Ketua Dewan Komisioner Otoritas Jasa Keuangan (OJK) Muliaman D Hadad, pekan lalu, menyatakan, pertumbuhan kredit perbankan sampai dengan akhir tahun ini mengarah ke 7 persen. Pada tahun sebelumnya, kredit perbankan tumbuh 10,1 persen, yang lebih lambat dibandingkan dengan tahun-tahun sebelumnya. Pada 2011, saat pertumbuhan ekonomi Indonesia 6,5 persen, pertumbuhan kredit perbankan 24,4 persen.
Berdasarkan informasi di laman Bank Indonesia, kredit perbankan tumbuh 6,4 persen dalam setahun, per September 2016. Angka ini lebih rendah dibandingkan dengan Agustus 2016 sebesar 6,8 persen.
Tony memperkirakan, inflasi November 2016 masih tetap rendah. Namun, inflasi Desember diperkirakan naik karena ada liburan Natal dan Tahun Baru.
"Akan tetapi, saya duga inflasi Desember tidak sebesar tahun-tahun sebelumnya yang biasanya 1 persen. Jadi, Desember akan kurang dari 1 persen. Mungkin 0,6-0,7 persen," kata Tony.
Konsumsi rumah tangga sebagai basis pertumbuhan ekonomi nasional cenderung melambat pertumbuhannya sejak 2015. Pada 2015, konsumsi rumah tangga tumbuh 4,96 persen. Pada 2013, pertumbuhan konsumsi rumah tangga 5,43 persen, sedangkan pada 2014 sebesar 5,16 persen. Namun, pada semester I-2016, hanya tumbuh 4,99 persen.
Stok pangan
Kementerian Perdagangan (Kemendag) berupaya menjaga agar harga makanan tidak naik hingga akhir tahun ini.

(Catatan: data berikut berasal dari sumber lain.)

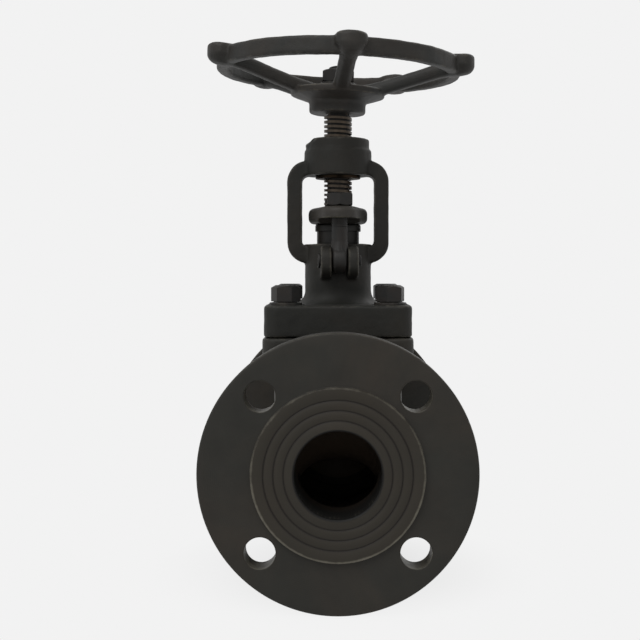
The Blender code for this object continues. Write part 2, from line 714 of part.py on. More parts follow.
def build_gland():
    bore = GLAND_BORE / 2
    barrel, collar = FOLLOWER_DIAMETER / 2, FOLLOWER_COLLAR / 2
    ledge = STUFFING_BOX_TOP + FOLLOWER_STAND
    top = ledge + FOLLOWER_COLLAR_HEIGHT
    axis = axis_empty("gland_axis", (0, 0, 0), GLAND_TURN)
    outline = [(bore, follower_bottom()), (barrel, follower_bottom()), (barrel, ledge),
               (collar, ledge), (collar, top - CAST_EDGE / 2), (collar - CAST_EDGE / 2, top),
               (bore, top)]
    piece("gland_follower", turned(outline, MEDIUM), FORGED_STEEL, parent=axis)

    end, flare = GLAND_END_RADIUS, GLAND_WIDTH / 2
    lean = math.asin((flare - end) / EYEBOLT_REACH)
    plan = []
    for centre, radius, first, last in (
            (EYEBOLT_REACH, end, lean, math.pi - lean), (0, flare, math.pi - lean, math.pi + lean),
            (-EYEBOLT_REACH, end, math.pi + lean, 2 * math.pi - lean), (0, flare, -lean, lean)):
        for k in range(CURVE_STEPS + 1):
            angle = first + (last - first) * k / CURVE_STEPS
            plan.append(Vector((radius * math.cos(angle), centre + radius * math.sin(angle))))
    bottom, height = gland_bottom(), gland_bottom() + GLAND_THICKNESS
    flange = piece("gland_flange", prism(plan, bottom, height, GLAND_ROUND, 3), FORGED_STEEL,
                   parent=axis)
    cut_tool = tool("gland_flange_bore", cylinder(bore, bottom - end, height + end, COARSE))
    boolean(flange, "DIFFERENCE", cut_tool)
    holes, reliefs = [], []
    past, rise = -2 * EYEBOLT_REACH, bottom + GLAND_END_RISE
    arch = [(-flare, bottom - end), (-flare, bottom), (-flare - GLAND_END_SLOPE, rise),
            (past, rise), (past, bottom - end)]
    for turn in (GLAND_TURN, GLAND_TURN + math.pi):
        hole = cylinder(EYEBOLT_DIAMETER / 2 + BOLT_GAP, bottom - end, height + end, COARSE)
        holes.append(moved(hole, around_stem(turn) @ Matrix.Translation((0, -EYEBOLT_REACH, 0))))
        reliefs.append(moved(prism(arch, -flare, flare), around_stem(turn) @ SIDE_ON))
    boolean(flange, "DIFFERENCE", tool("gland_flange_holes", merged(holes)))
    boolean(flange, "DIFFERENCE", tool("gland_flange_arches", merged(reliefs)))


def build_eyebolts():
    length = gland_nut_seat() + GLAND_NUT_HEIGHT - PIN_HEIGHT
    shank, eye = EYEBOLT_DIAMETER / 2, EYE_DIAMETER / 2
    side_on = Matrix.Rotation(math.pi / 2, 4, "Y")
    for turn, name in ((GLAND_TURN, "front"), (GLAND_TURN + math.pi, "rear")):
        place = around_stem(turn) @ Vector((0, -EYEBOLT_REACH, PIN_HEIGHT))
        axis = axis_empty(f"eyebolt_{name}_axis", place, turn)
        end = shank / 5
        body = turned([(0, 0), (shank, 0), (shank, length - end), (shank - end, length),
                       (0, length)], COARSE)
        bolt = piece("eyebolt_" + name, body, BLACK_BOLT, parent=axis)
        frame = Matrix.Translation(place) @ around_stem(turn)
        half = EYE_WIDTH / 2
        rounding = EYE_WIDTH / 6
        ball = turned([(0, -half), (eye - rounding, -half), (eye, rounding - half),
                       (eye, half - rounding), (eye - rounding, half), (0, half)], COARSE)
        join(bolt, "eye", ball, frame @ side_on)
        hole = cylinder(PIN_DIAMETER / 2 + SLIDE_GAP, -EAR_GAP, EAR_GAP, SMALL)
        cut(bolt, "pin_hole", hole, frame @ side_on)

        reach = EAR_GAP / 2 + EAR_THICKNESS + SEAT_GAP
        pin, head = PIN_DIAMETER / 2, PIN_HEAD_DIAMETER / 2
        tip = reach + PIN_HEAD_THICKNESS
        rod = turned([(0, -tip), (head - rounding / 2, -tip), (head, -reach - rounding / 2),
                      (head, -reach), (pin, -reach), (pin, tip - rounding / 2),
                      (pin - rounding / 2, tip), (0, tip)], SMALL)
        piece("eyebolt_pin_" + name, moved(rod, side_on), BLACK_BOLT, parent=axis)

        nut = hex_nut(BOLT_FLATS, GLAND_NUT_HEIGHT, EYEBOLT_DIAMETER + 2 * SLIDE_GAP)
        piece("gland_nut_" + name, nut, BLACK_BOLT, (0, 0, gland_nut_seat() - PIN_HEIGHT), axis)


def build_yoke_nut():
    bore = STEM_DIAMETER / 2 + SLIDE_GAP
    outer, collar = YOKE_NUT_DIAMETER / 2, YOKE_NUT_COLLAR / 2
    under = WINDOW_TOP - SEAT_GAP
    low, top = under - YOKE_NUT_COLLAR_HEIGHT, HUB_TOP - HUB_CHAMFER / 2
    piece("yoke_nut", turned([(bore, low), (collar, low), (collar, under), (outer, under),
                              (outer, top), (bore, top)], COARSE), BRONZE)
    start = outer + SEAT_GAP
    length = HUB_DIAMETER / 2 - start - HUB_CHAMFER
    screw = cylinder(SET_SCREW_DIAMETER / 2, 0, length, SMALL)
    piece("yoke_nut_set_screw", moved(screw, ALONG_FLOW), BLACK_BOLT, (0, start, SET_SCREW_HEIGHT))


def disc_bottom():
    return SEAT_TOP + SEAT_GAP + OPEN_LIFT


def stem_head_bottom():
    return disc_bottom() + DISC_FLOOR + SEAT_GAP


def build_disc():
    axis = axis_empty("disc_lift_axis", (0, 0, disc_bottom()))
    outer, cavity = DISC_DIAMETER / 2, DISC_DIAMETER / 2 - DISC_WALL
    edge = (DISC_DIAMETER - SEAT_BORE) / 4
    top = DISC_HEIGHT
    outline = [(0, 0), (outer - edge, 0), (outer, edge), (outer, top - edge), (outer - edge, top),
               (cavity, top), (cavity, DISC_FLOOR), (0, DISC_FLOOR)]
    piece("disc", turned(outline, MEDIUM), STAINLESS, parent=axis)
    thread, bore = cavity - SLIDE_GAP, STEM_NECK_DIAMETER / 2 + SLIDE_GAP
    low = DISC_FLOOR + STEM_HEAD_THICKNESS + 2 * SEAT_GAP
    seat = top + SEAT_GAP
    loops = [circle_loop(bore, low), circle_loop(thread, low), circle_loop(thread, seat)]
    loops += hexagon_loops(DISC_NUT_FLATS, seat, seat + DISC_NUT_HEAD)
    loops.append(circle_loop(bore, seat + DISC_NUT_HEAD))
    piece("disc_nut", loft(loops, ring=True), STAINLESS, parent=axis)


def build_stem():
    axis = axis_empty("stem_axis", (0, 0, 0))
    head, neck, rod = STEM_HEAD_DIAMETER / 2, STEM_NECK_DIAMETER / 2, STEM_DIAMETER / 2
    collar, tip = BACK_SEAT_DIAMETER / 2, STEM_END_DIAMETER / 2
    low = stem_head_bottom()
    cone_top = SPIGOT_BOTTOM + back_seat_cone() - BACK_SEAT_TRAVEL - SLIDE_GAP
    collar_top = cone_top - back_seat_cone()
    shoulder = WHEEL_SEAT - wheel_slack()
    end = WHEEL_SEAT + WHEEL_HUB_HEIGHT + WHEEL_WASHER_THICKNESS + WHEEL_NUT_HEIGHT \
        + BOLT_GAP * 4 + HUB_CHAMFER
    outline = [(0, low), (head, low), (head, low + STEM_HEAD_THICKNESS),
               (neck, low + STEM_HEAD_THICKNESS), (neck, collar_top - BACK_SEAT_COLLAR),
               (collar, collar_top - BACK_SEAT_COLLAR), (collar, collar_top), (rod, cone_top),
               (rod, shoulder), (STEM_SQUARE / 2 - SLIDE_GAP, shoulder),
               (STEM_SQUARE / 2 - SLIDE_GAP, shoulder + HUB_CHAMFER), (tip, shoulder + HUB_CHAMFER),
               (tip, end - HUB_CHAMFER / 2), (tip - HUB_CHAMFER / 2, end), (0, end)]
    stem = piece("stem", turned(outline, COARSE), STEM_STEEL, parent=axis)
    square = prism(block_outline(STEM_SQUARE, STEM_SQUARE, STEM_SQUARE / 12),
                   shoulder - HUB_CHAMFER, WHEEL_SEAT + WHEEL_HUB_HEIGHT - HUB_CHAMFER)
    join(stem, "square", square)
    return axis


def wheel_slack():
    """Room that the tilted hub needs over the stem's shoulder."""
    return SEAT_GAP + STEM_DIAMETER / 2 * math.sin(WHEEL_TILT)


def lobe_share(angle):
    """0 on the plain rim, 1 at the middle of a lobe."""
    pitch = 2 * math.pi / WHEEL_SPOKES
    off = abs((angle - WHEEL_TURN + math.pi / 2 + pitch / 2) % pitch - pitch / 2)
    half = LOBE_WIDTH / 2 / (RIM_RADIUS + LOBE_REACH)
    return math.sqrt(max(0.0, 1 - (off / half) ** 2)) if off < half else 0.0


def rim_ring():
    """The rim: a rounded band whose section swells into a lobe at each spoke."""
    pitch = 2 * math.pi / WHEEL_SPOKES
    half = LOBE_WIDTH / 2 / (RIM_RADIUS + LOBE_REACH)
    offsets = [half * math.sin(math.pi / 2 * k / LOBE_STEPS)
               for k in range(-LOBE_STEPS, LOBE_STEPS + 1)]
    plain = [half + (pitch - 2 * half) * k / CURVE_STEPS for k in range(1, CURVE_STEPS)]
    loops = []
    for spoke in range(WHEEL_SPOKES):
        start = WHEEL_TURN - math.pi / 2 + spoke * pitch
        for off in offsets + plain:
            angle = start + off
            share = lobe_share(angle)
            outer = RIM_RADIUS + LOBE_REACH * share
            tall = RIM_HEIGHT + (LOBE_HEIGHT - RIM_HEIGHT) * share
            inner = RIM_RADIUS - RIM_WIDTH
            corner = min(RIM_WIDTH, RIM_HEIGHT) / 3
            section = filleted([(inner, -tall / 2, corner), (outer, -tall / 2, corner * (1 + share)),
                                (outer, tall / 2, corner), (inner, tall / 2, corner)], steps=1)
            loops.append([polar(p.x, angle, RIM_MIDDLE + p.y) for p in section])
    return loft(loops, ring=True)


def spoke(number):
    """One spoke: it leaves the hub level, rises to the rim and widens at both ends."""
    angle = WHEEL_TURN - math.pi / 2 + number * 2 * math.pi / WHEEL_SPOKES
    inner = WHEEL_HUB_DIAMETER / 2 - SPOKE_BITE
    outer = RIM_RADIUS - RIM_WIDTH / 2
    low = WHEEL_SEAT + SPOKE_ROOT_HEIGHT
    loops = []
    for k in range(CURVE_STEPS + 1):
        share = k / CURVE_STEPS
        radius = inner + (outer - inner) * share
        ease = share * share * (3 - 2 * share)
        rise = SPOKE_STRAIGHTNESS * share + (1 - SPOKE_STRAIGHTNESS) * ease
        middle = low + (RIM_MIDDLE - low) * rise
        flare = (2 * share - 1) ** 4
        width = SPOKE_WIDTH + (SPOKE_ROOT_WIDTH - SPOKE_WIDTH) * flare
        half, thick = width / 2, SPOKE_THICKNESS / 2
        section = filleted([(-half, -thick, half / 3), (half, -thick, half / 3),
                            (half, thick, half / 2), (-half, thick, half / 2)], steps=1)
        loops.append([(p.x, radius, middle + p.y) for p in section])
    return moved(loft(loops), Matrix.Rotation(angle - math.pi / 2, 4, "Z"))


def build_handwheel(stem_axis):
    hub_top = WHEEL_SEAT + WHEEL_HUB_HEIGHT
    seat = axis_empty("handwheel_seat", (0, 0, hub_top), parent=stem_axis)
    seat.rotation_euler.y = WHEEL_TILT
    tilt = Matrix.Translation((0, 0, hub_top)) @ Matrix.Rotation(WHEEL_TILT, 4, "Y")
    frame = tilt @ Matrix.Translation((0, 0, -hub_top))
    hub, edge, low = WHEEL_HUB_DIAMETER / 2, CAST_EDGE, -WHEEL_HUB_HEIGHT
    outline = [(0, low), (hub - edge, low), (hub, low + edge), (hub, -edge), (hub - edge, 0), (0, 0)]
    wheel = piece("handwheel", turned(outline, MEDIUM), CAST_IRON, parent=seat)
    rim_side = hub_top - DISH_DEPTH - DISH_EDGE
    dish = turned([(0, rim_side - DISH_DROP), (hub, rim_side - DISH_DROP), (DISH_RADIUS, rim_side),
                   (DISH_RADIUS, rim_side + DISH_EDGE), (0, rim_side + DISH_EDGE)], MEDIUM)
    for number in range(WHEEL_SPOKES):
        join(wheel, f"spoke_{number + 1}", spoke(number), frame)
    join(wheel, "dish", dish, frame)
    join(wheel, "rim", rim_ring(), frame)
    bore = STEM_SQUARE + 2 * SLIDE_GAP
    hole = prism(block_outline(bore, bore, STEM_SQUARE / 12), WHEEL_SEAT - hub, hub_top + hub)
    cut(wheel, "square_bore", hole)

    bore = STEM_END_DIAMETER + 4 * SLIDE_GAP
    ring = washer(WHEEL_WASHER_DIAMETER, bore, WHEEL_WASHER_THICKNESS)
    piece("wheel_washer", ring, BLACK_BOLT, (0, 0, SEAT_GAP), seat)
    nut = hex_nut(WHEEL_NUT_FLATS, WHEEL_NUT_HEIGHT, bore)
    piece("wheel_nut", nut, BLACK_BOLT, (0, 0, WHEEL_WASHER_THICKNESS + 2 * SEAT_GAP), seat)


start_empty()
build_body()
build_seat_ring()
build_gasket()
build_bonnet()
build_bonnet_bolts()
build_bushing()
build_packing()
build_gland()
build_eyebolts()
build_yoke_nut()
build_disc()
build_handwheel(build_stem())
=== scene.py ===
"""The finish of a flanged globe valve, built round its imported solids.

The stem runs up Z and the flow runs along Y, from the front flange to the rear one. Shapes are
drawn in millimetres, and each is turned to metres when it gets its material.
"""
import math

import bmesh
import bpy
import numpy as np
from mathutils import Euler, Matrix, Vector


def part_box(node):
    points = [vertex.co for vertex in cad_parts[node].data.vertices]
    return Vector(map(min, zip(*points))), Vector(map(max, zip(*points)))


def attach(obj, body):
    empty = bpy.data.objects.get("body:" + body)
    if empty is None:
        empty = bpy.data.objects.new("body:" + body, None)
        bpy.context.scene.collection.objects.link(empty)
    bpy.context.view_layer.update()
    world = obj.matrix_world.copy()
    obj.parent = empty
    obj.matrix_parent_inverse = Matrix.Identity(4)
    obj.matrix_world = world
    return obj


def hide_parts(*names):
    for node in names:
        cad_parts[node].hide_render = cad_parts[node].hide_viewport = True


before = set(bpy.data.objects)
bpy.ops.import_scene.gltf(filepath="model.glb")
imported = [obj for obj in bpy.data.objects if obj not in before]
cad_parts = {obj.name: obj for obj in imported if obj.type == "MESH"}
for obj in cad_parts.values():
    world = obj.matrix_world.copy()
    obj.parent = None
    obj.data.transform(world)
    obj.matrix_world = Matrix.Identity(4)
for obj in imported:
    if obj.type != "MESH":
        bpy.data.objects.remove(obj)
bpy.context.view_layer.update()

# Body: one steel casting with two round pipe flanges and a square bonnet flange. The flanges
# are faced in a lathe, with three gasket grooves, and all of it is then blackened.
ALONG_FLOW = Matrix.Rotation(-math.pi / 2, 4, "X")
HALF_TURN = Matrix.Rotation(math.pi, 4, "Z")


def box(node):
    """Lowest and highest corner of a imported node, in millimetres."""
    low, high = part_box(node)
    return low * 1000, high * 1000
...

Menteri Perdagangan Enggartiasto Lukita mengatakan, Kemendag telah meminta Perum Bulog untuk menjaga stok pangan, terutama beras. Harga beras masih perlu dicermati karena masih berpotensi naik akibat musim panen sudah berakhir.
"Bulog masih memiliki stok beras. Di samping itu, stok beras juga masih dimiliki pedagang dan masyarakat," ujarnya.
Terkait bawang merah, Enggar mengemukakan, stok di Bulog terbatas karena bawang merah merupakan barang yang mudah rusak. Namun, saat ini masih ada stok bawang yang tidak hanya berasal dari Brebes, Jawa Tengah, tetapi juga dari Bima, Nusa Tenggara Barat.
Berdasarkan data Kemendag, stok beras Bulog saat ini 1,98 juta ton. Stok tersebut cukup untuk 7-8 bulan ke depan. Sementara itu, stok bawang merah di Pasar Induk Kramatjati, Jakarta, dalam seminggu terakhir ini normal.